## What is required:
Wherever "this" appears in a line, copy that line.
BEGIN Material provided
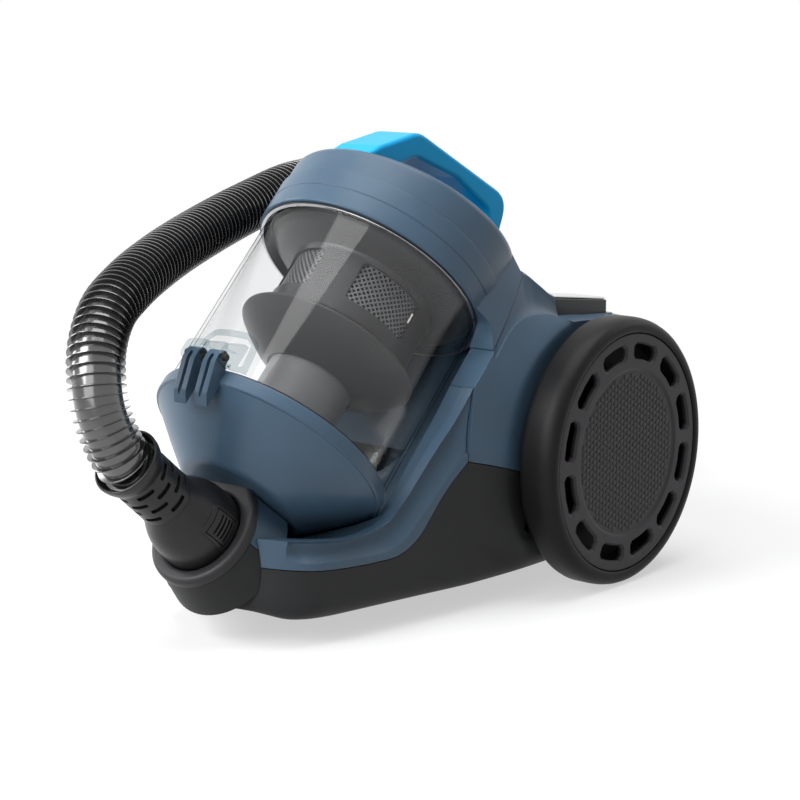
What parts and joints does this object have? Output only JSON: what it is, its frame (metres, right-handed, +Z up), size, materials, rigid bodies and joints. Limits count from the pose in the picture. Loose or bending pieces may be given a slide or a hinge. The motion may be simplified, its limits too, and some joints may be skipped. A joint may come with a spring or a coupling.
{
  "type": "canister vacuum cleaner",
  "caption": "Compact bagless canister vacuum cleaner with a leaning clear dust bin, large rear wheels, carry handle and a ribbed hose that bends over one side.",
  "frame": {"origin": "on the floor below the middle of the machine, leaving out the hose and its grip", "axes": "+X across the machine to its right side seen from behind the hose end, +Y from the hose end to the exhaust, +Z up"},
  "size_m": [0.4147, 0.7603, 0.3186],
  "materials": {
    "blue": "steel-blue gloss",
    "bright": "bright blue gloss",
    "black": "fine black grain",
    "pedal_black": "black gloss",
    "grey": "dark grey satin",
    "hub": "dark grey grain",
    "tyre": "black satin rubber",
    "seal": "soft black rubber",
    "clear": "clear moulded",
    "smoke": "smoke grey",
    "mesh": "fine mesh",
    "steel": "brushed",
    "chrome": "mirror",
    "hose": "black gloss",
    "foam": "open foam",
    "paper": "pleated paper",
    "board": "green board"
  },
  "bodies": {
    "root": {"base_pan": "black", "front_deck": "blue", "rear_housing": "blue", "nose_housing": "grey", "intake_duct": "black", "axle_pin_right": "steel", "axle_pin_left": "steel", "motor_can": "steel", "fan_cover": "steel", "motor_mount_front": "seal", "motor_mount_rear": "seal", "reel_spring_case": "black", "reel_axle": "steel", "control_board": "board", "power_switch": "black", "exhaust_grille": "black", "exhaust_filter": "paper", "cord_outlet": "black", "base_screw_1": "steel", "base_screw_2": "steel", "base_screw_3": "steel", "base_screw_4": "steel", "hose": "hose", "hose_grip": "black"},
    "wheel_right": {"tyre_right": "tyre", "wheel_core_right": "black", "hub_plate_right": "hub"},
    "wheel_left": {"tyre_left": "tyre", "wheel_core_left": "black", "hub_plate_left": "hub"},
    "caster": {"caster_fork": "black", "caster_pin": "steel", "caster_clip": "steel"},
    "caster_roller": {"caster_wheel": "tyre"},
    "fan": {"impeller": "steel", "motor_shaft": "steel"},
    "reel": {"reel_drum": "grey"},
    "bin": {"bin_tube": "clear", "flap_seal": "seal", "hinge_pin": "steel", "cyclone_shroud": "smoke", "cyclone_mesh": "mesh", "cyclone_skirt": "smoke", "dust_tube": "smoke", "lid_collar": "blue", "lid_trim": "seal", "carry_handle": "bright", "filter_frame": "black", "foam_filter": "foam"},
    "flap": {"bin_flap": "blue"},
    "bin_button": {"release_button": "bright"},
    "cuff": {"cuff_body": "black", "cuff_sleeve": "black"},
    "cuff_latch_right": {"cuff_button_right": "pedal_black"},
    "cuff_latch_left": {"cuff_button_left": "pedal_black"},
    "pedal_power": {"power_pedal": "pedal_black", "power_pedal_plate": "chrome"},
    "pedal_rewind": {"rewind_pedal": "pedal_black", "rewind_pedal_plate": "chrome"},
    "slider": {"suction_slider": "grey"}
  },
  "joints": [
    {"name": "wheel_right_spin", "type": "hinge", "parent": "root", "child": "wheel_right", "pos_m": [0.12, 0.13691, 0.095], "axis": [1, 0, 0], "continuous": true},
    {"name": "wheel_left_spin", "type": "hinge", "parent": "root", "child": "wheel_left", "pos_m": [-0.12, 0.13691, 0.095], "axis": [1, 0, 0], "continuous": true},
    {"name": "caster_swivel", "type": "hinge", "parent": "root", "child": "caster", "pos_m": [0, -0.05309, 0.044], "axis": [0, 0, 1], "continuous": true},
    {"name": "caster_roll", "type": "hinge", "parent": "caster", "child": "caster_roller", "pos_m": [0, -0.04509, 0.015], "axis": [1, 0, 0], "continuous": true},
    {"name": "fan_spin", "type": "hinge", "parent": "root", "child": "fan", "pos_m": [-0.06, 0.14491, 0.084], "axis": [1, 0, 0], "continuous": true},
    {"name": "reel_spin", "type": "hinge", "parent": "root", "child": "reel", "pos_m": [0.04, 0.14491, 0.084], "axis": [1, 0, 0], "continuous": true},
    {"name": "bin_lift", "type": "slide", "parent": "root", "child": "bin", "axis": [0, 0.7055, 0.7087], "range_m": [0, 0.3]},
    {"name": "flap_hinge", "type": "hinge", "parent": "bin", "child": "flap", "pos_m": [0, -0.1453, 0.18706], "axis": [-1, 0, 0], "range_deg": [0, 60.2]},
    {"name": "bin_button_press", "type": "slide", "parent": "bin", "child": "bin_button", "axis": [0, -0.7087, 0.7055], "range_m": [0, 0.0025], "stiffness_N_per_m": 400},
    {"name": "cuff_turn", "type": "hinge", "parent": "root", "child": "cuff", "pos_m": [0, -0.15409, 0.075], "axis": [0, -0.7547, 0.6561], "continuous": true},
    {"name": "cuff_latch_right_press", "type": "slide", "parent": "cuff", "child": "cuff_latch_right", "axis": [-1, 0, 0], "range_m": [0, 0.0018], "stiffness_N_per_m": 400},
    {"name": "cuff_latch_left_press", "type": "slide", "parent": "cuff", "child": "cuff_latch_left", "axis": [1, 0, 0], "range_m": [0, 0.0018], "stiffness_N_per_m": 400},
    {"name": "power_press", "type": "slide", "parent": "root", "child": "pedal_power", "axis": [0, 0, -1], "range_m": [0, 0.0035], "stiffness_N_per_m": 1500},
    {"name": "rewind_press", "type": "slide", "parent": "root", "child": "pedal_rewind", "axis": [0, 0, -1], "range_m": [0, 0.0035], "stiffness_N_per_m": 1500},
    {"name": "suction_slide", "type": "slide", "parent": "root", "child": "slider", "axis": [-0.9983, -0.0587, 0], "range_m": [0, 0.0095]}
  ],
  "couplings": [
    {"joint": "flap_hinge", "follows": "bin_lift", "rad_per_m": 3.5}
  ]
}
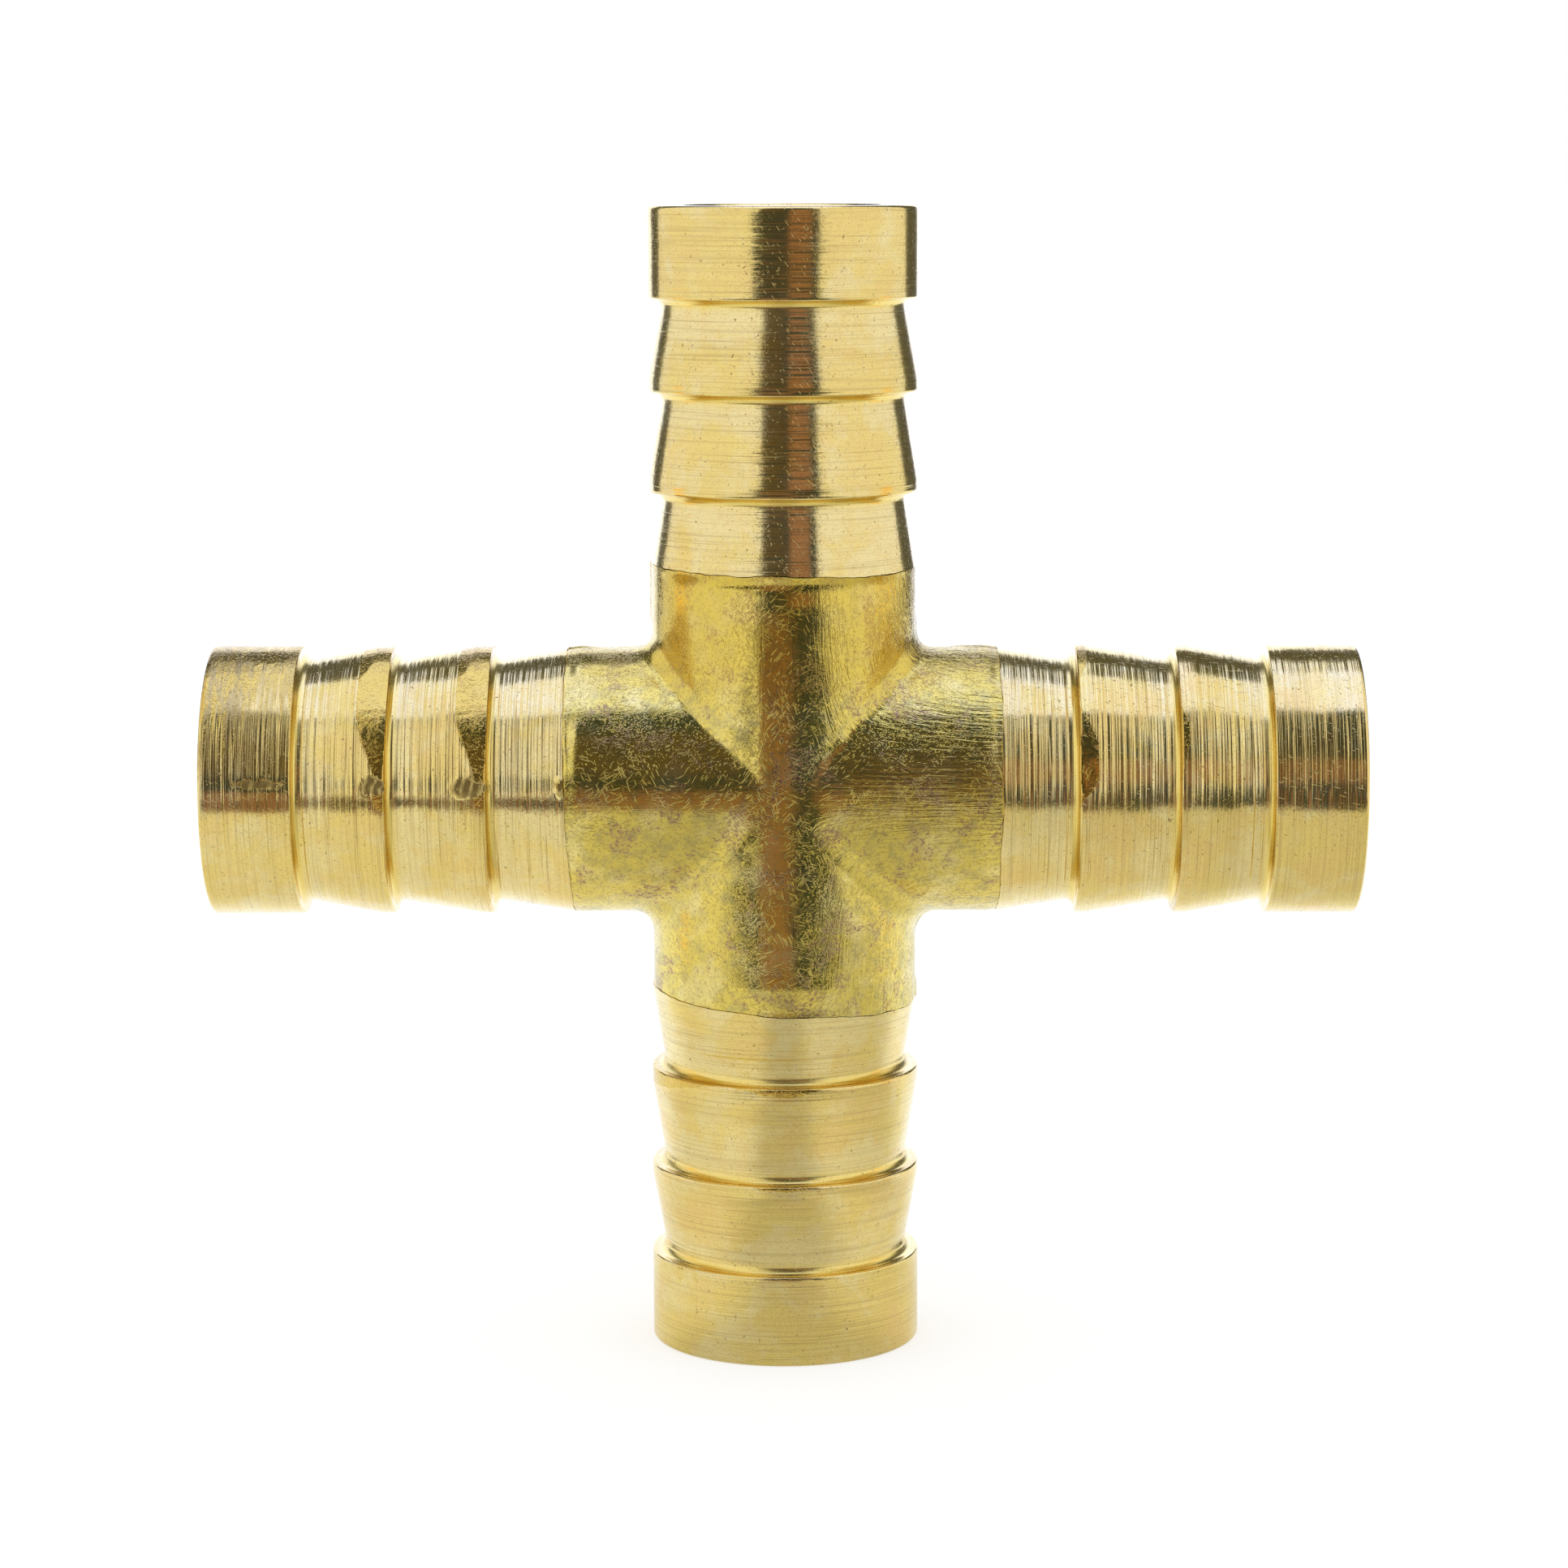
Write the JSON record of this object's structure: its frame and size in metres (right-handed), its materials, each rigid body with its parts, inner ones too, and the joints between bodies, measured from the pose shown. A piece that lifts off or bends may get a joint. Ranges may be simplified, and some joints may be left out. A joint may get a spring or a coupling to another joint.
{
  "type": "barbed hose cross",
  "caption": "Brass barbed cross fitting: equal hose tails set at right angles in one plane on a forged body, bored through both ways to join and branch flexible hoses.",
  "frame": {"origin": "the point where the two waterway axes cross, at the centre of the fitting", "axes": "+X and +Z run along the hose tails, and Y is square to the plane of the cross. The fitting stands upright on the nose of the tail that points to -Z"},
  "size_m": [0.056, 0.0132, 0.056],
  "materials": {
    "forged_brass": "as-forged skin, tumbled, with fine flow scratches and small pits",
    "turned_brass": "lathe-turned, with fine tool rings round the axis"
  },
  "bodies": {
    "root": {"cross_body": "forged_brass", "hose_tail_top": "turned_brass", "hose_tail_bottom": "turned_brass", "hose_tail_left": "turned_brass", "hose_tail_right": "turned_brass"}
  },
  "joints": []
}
END Material provided
## Completed task:
What parts and joints does this object have? Output only JSON: what it is, its frame (metres, right-handed, +Z up), size, materials, rigid bodies and joints. Limits count from the pose in the picture. Loose or bending pieces may be given a slide or a hinge. The motion may be simplified, its limits too, and some joints may be skipped. A joint may come with a spring or a coupling.
Write the JSON record of this object's structure: its frame and size in metres (right-handed), its materials, each rigid body with its parts, inner ones too, and the joints between bodies, measured from the pose shown. A piece that lifts off or bends may get a joint. Ranges may be simplified, and some joints may be left out. A joint may get a spring or a coupling to another joint.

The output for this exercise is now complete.